Scientific context and objectives
One of the main challenges in computational linguistics is to model and to cope with language variation. Language varies with respect to domain and genre (news wires, scientific literature, poetry, oral transcripts…), sociolinguistic factors (age, background, education; variation attested for instance on social media), geographical factors (dialects) and other dimensions (disabilities, for instance). But language also constantly evolves at all time scales. Addressing this variability is still an open issue for NLP. Commonly used approaches, which often rely on supervised and semi-supervised machine learning methods, require huge amounts of annotated data. They still suffer from the high level of variability found for instance in user-generated content, non-contemporary texts, as well as in domain-specific documents (e.g. financial, legal).
ALMAnaCH will tackle the challenge of language variation in two complementary directions, supported by a third, transverse research strand on language resources.
Research strand 1: Automatic Context-augmented Linguistic Analysis
We will focus on linguistic representations that are less affected by language variation. This obviously requires us to stay at a state-of-the-art level in key NLP tasks such as shallow processing, part-of-speech tagging and (syntactic) parsing, which are core expertise domains of ALMAnaCH members. This will also require us to improve the generation of semantic representations (semantic parsing), and to begin to explore tasks such as machine translation, which now relies on neural architectures also used for some of the above-mentioned tasks. This will also involve the integration of both linguistic and non-linguistic contextual information to improve automatic linguistic analysis. This is an emerging and promising line of research in NLP. We will have to identify, model and take advantage of each type of contextual information available. Addressing these issues will enable the development of new lines of research related to conversational content. Applications include improved information and knowledge extraction algorithms. We will especially focus on challenging datasets such as domain-specific texts (e.g. financial, legal) as well as historical documents, in the larger context of the development of digital humanities.
Research strand 2: Computational Modelling of Linguistic Variation
Language variation must be better understood and modelled in all its forms. In this regard, we will put a strong emphasis on four types of language variation and their mutual interaction: sociolinguistic variation in synchrony and short-term diachrony (including non-canonical spelling and syntax in user-generated content), complexity-based variation in relation with language-related disabilities, and diachronic variation (computational exploration of language change and language history, with a focus on Old to all forms of Modern French, as well as Indo-European languages in general). In addition, the noise introduced by Optical Character Recognition (OCR) and Handwritten Text Recognition (HTR) systems, especially in the context of historical documents, bears some similarities with that of non-canonical input in user-generated content (e.g. erroneous characters). This noise constitutes a more transverse kind of variation stemming from the way language is graphically encoded, which we call language-encoding variation. Other types of language variation could also become important research topics for ALMAnaCH in the future. This includes dialectal variation (e.g. work on Arabic varieties, something we have already started working, focusing on Maghrebi Arabizi, the Arabic variants used on social media by people from Maghreb countries, written using a non-fixed Latin-script transcription) as well as the study and exploitation of paraphrases in a broader context than the above-mentioned complexity-based variation.
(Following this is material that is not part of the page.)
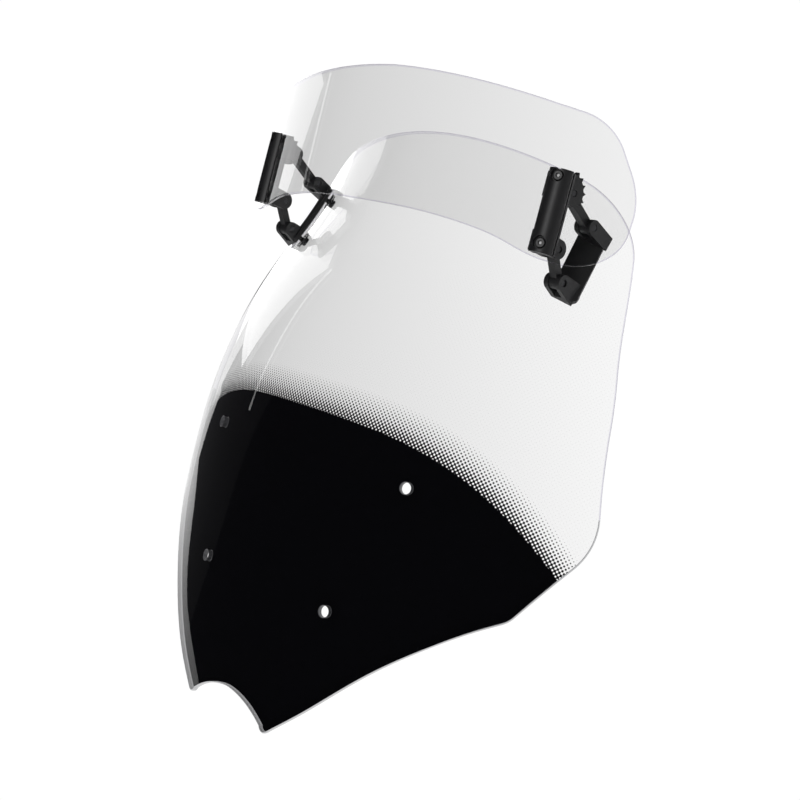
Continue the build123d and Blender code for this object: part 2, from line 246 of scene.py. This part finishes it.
def inside(points, loop):
    """Which (x, z) points lie inside a closed loop."""
    x, y = points[:, 0][:, None], points[:, 1][:, None]
    a, b = loop, np.roll(loop, -1, axis=0)
    crosses = (a[:, 1] > y) != (b[:, 1] > y)
    with np.errstate(divide="ignore", invalid="ignore"):
        at = (b[:, 0] - a[:, 0]) * (y - a[:, 1]) / (b[:, 1] - a[:, 1]) + a[:, 0]
    return (crosses & (x < at)).sum(axis=1) % 2 == 1


# mesh of the two sheets, in millimetres
OUTLINE_STEP = 2.4
MESH_SPACING = 5.0
COLUMN_SHRINK = 0.9     # columns of points draw together towards the sides
RIM_CLEARANCE = 0.55    # least gap from a grid point to a rim, as a share of the spacing
EDGE_R = 0.9            # rounding of the outline's rims
HOLE_RIM_SHARE = 0.6    # rounding of a hole's rims, as a share of EDGE_R
RIM_TURNS = (0, 22.5, 45, 67.5, 90)     # degrees through the rounding of one rim
SAME_POINT = 1e-5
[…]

Both research strands above rely on the availability of language resources (corpora, lexicons), which is the focus of our third research strand.
Research strand 3: Modelling and development of Language Resources
Language resource development is not only a technical challenge and a necessary preliminary step to create evaluation datasets for NLP systems as well as training datasets for systems using machine learning. It is also a research field in itself, which concerns, among other challenges, (i) the development of semi-automatic and automatic algorithms to speed up the work (e.g. automatic extraction of lexical information, low-resource learning for the development of pre-annotation algorithms, transfer methods to leverage existing tools and/or resources for other languages, etc.) and (ii) the development of formal models to represent linguistic information in the best possible way, thus requiring expertise at least in NLP and in typological and formal linguistics. Language resource development involves the creation of raw corpora from original sources as well as the (manual, semi-automatic or automatic) development of lexical resources and annotated corpora. Such endeavours are domains of expertise of the ALMAnaCH team. This research strand 3 will benefit the whole team and beyond, and will both benefit from and feed the work of the other research strands.